Reprocessing, Fast Reactors, and Transmutation
Fast reactors, in combination with reprocessing and transmutation, have recently been proposed by the Bush administration as a way to deal with the waste. Despite this push, these technologies are not a solution to this country’s nuclear waste problem. Reprocessing is the chemical process of extracting uranium, and plutonium from irradiated fuel after it is removed from a reactor. Reprocessing process is extremely expensive, poses a security threat, leads to environmental contamination, and does not eliminate the need for a repository.
Fast neutron reactors – high temperature reactors that use separated plutonium and have an inert gas or liquid metal as a coolant – have been put forward as a way to reduce the radioactivity of spent fuel by converting long-lived radionuclides in the waste into shorter-lived radionuclides, a process known as transmutation.
But fast neutron reactors have a terrible track record in safety and are incredibly expensive. These reactor designs also have many remaining technological problems, including the difficulties of using plutonium fuels in operating reactors, low rates of transmutation, unproven fuel fabrication systems, and dangers to workers making the fuel. Even if these problems were addressed, fast-neutron reactors would not eliminate the need for a repository.
The continued production of radioactive waste will also require its regular transportation through communities across the country. Transportation routes to Yucca Mountain, for instance, by rail, road and barge, would pass through as many as 45 states and the District of Columbia, putting the dangerous waste within half a mile of 50 million people. The transportation of high-level radioactive waste on this scale, and over such long distances, is unprecedented.
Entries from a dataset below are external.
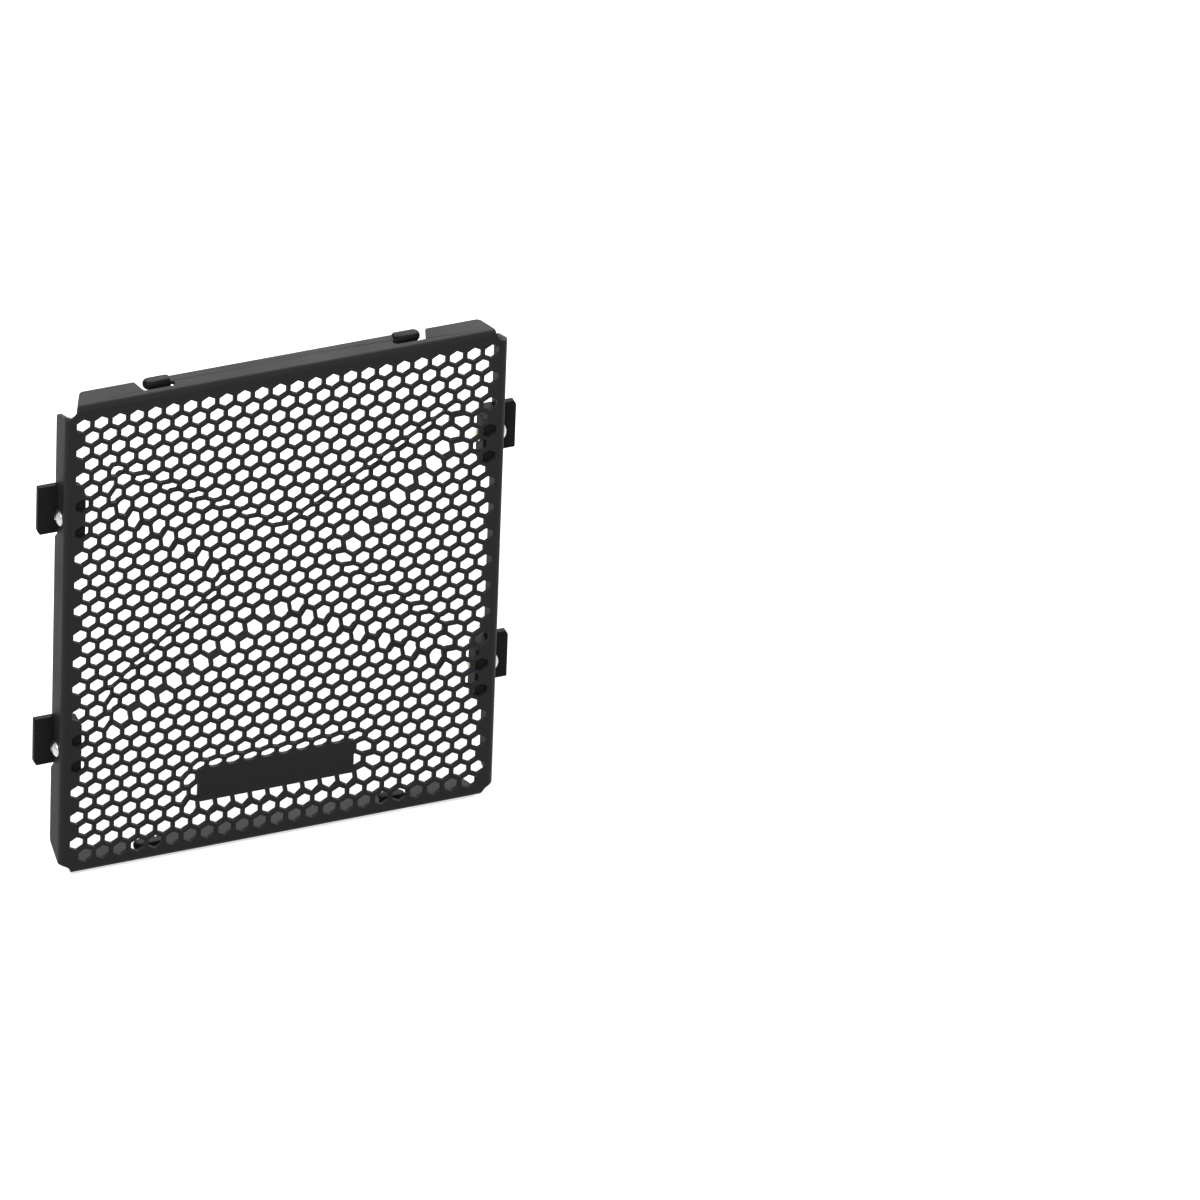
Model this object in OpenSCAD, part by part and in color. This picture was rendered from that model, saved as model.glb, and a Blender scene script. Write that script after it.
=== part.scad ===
// Guard for the front of a motorcycle radiator. One sheet is punched with hexagonal holes,
// pressed and folded into a shallow tray. Four riveted brackets carry it, and four rubber
// caps on sprung fingers of the flanges keep it off the radiator tanks.
// The sheet is drawn with its front face at y = 0 and its depth along +Y.

/* [Panel] */
// Width over the side flanges
panel_w = 214.3; // [190:0.1:240]
// Height over the top and bottom flanges
panel_h = 266; // [250:1:300]
// Thickness of the sheet
sheet_t = 2; // [1.5:0.1:2.5]
// Outer radius of the four folds
bend_r = 3.5; // [3.2:0.1:4.5]
// Radius of the round relief at each corner
corner_r = 6; // [5:0.1:8]
// Depth of the side flanges from the front face
side_depth = 15; // [14:0.1:20]
// Depth of the top flange from the front face
top_depth = 13.4; // [13:0.1:18]
// Depth of the bottom flange from the front face
bottom_depth = 16.5; // [14:0.1:20]
// Angle by which the flange ends lean inward
end_lean = 23.5; // [10:0.5:30]
// Rounding of the flange ends at the rear edge
end_round = 3; // [1:0.1:4]

/* [Perforation] */
// Distance between neighbouring holes
hole_pitch = 8.6; // [8:0.1:12]
// Width of a hole across its flats
hole_flats = 6.7; // [5:0.1:7.2]
// Plain border at the sides, at least
side_border = 8; // [8:0.1:12]
// Plain border at the top and bottom, at least
end_border = 10; // [9:0.1:14]

/* [Pressing] */
// Depth of the pressed cross and of the label pocket
press_depth = 4; // [2:0.1:5]
// Width of the sloping wall seen from the front
wall_run = 5.5; // [4:0.1:10]
// Distance from the top of the panel down to the middle of the cross
cross_drop = 112; // [105:1:130]
// Reach of the arms to each side
arm_reach = 83; // [60:0.5:85]
// Height of an arm's outer corner above the middle
arm_high = 74; // [70:0.5:84]
// Height of an arm's inner corner above the middle
arm_low = 52; // [45:0.5:60]
// Half height of the cross at the middle
cross_waist = 22.5; // [15:0.5:30]
// Half width of the flat middle, which blunts the side lands
cross_hub = 29.7; // [27:0.5:34]
// Width of the label pocket at half depth
pocket_w = 90.4; // [70:0.1:110]
// Height of the label pocket at half depth
pocket_h = 25.7; // [22:0.1:30]
// Height of the middle of the label pocket
pocket_z = 37; // [34:0.1:42]
// Cut of the pocket corners
pocket_cut = 6; // [2:0.1:9]
// Height of the middle of the plain field for a label
label_z = 35.2; // [33:0.1:40]
// Width of the plain field for a label
label_w = 76.8; // [50:0.1:80]
// Height of the plain field for a label
label_h = 18.2; // [10:0.1:20]

/* [Brackets] */
// Height of a bracket
bracket_h = 26.4; // [20:0.1:34]
// Width of the block inside the flange
block_w = 8.5; // [6:0.1:9]
// Cut on the inner rear edge of the block
block_cut = 3.5; // [1:0.1:5]
// Reach of the ear past the side flange
ear_reach = 9.3; // [6:0.1:16]
// Thickness of the ear
ear_t = 2.8; // [2:0.1:4]
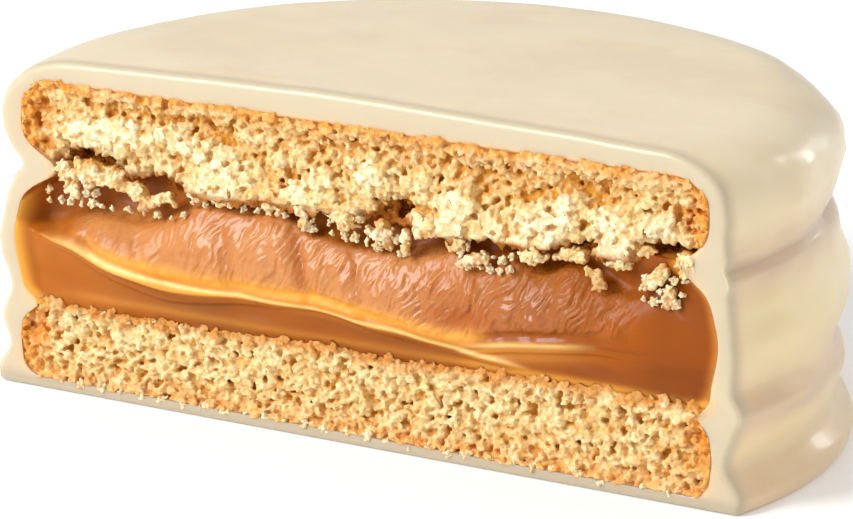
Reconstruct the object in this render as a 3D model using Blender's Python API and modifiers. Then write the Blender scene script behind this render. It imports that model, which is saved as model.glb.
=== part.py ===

In February 2006, the National Academies of Science (NAS) released a report on the transport of irradiated fuel and high-level radioactive waste in the United States, which identifies several vital issues that must be studied before any large-scale shipments of irradiated nuclear fuel commence. These issues include full-scale crash testing of transport packages under severe accident conditions, a study of security issues, and a study of very-long-duration fires before any waste is shipped. In addition to these technical concerns about transportation, the report questioned DOE’s preparedness for such large-scale shipments, and concluded “the challenges of sustained implementation should not be underestimated.” It is clear from the report’s recommendations that DOE is not meeting the basic requirements for safe transport.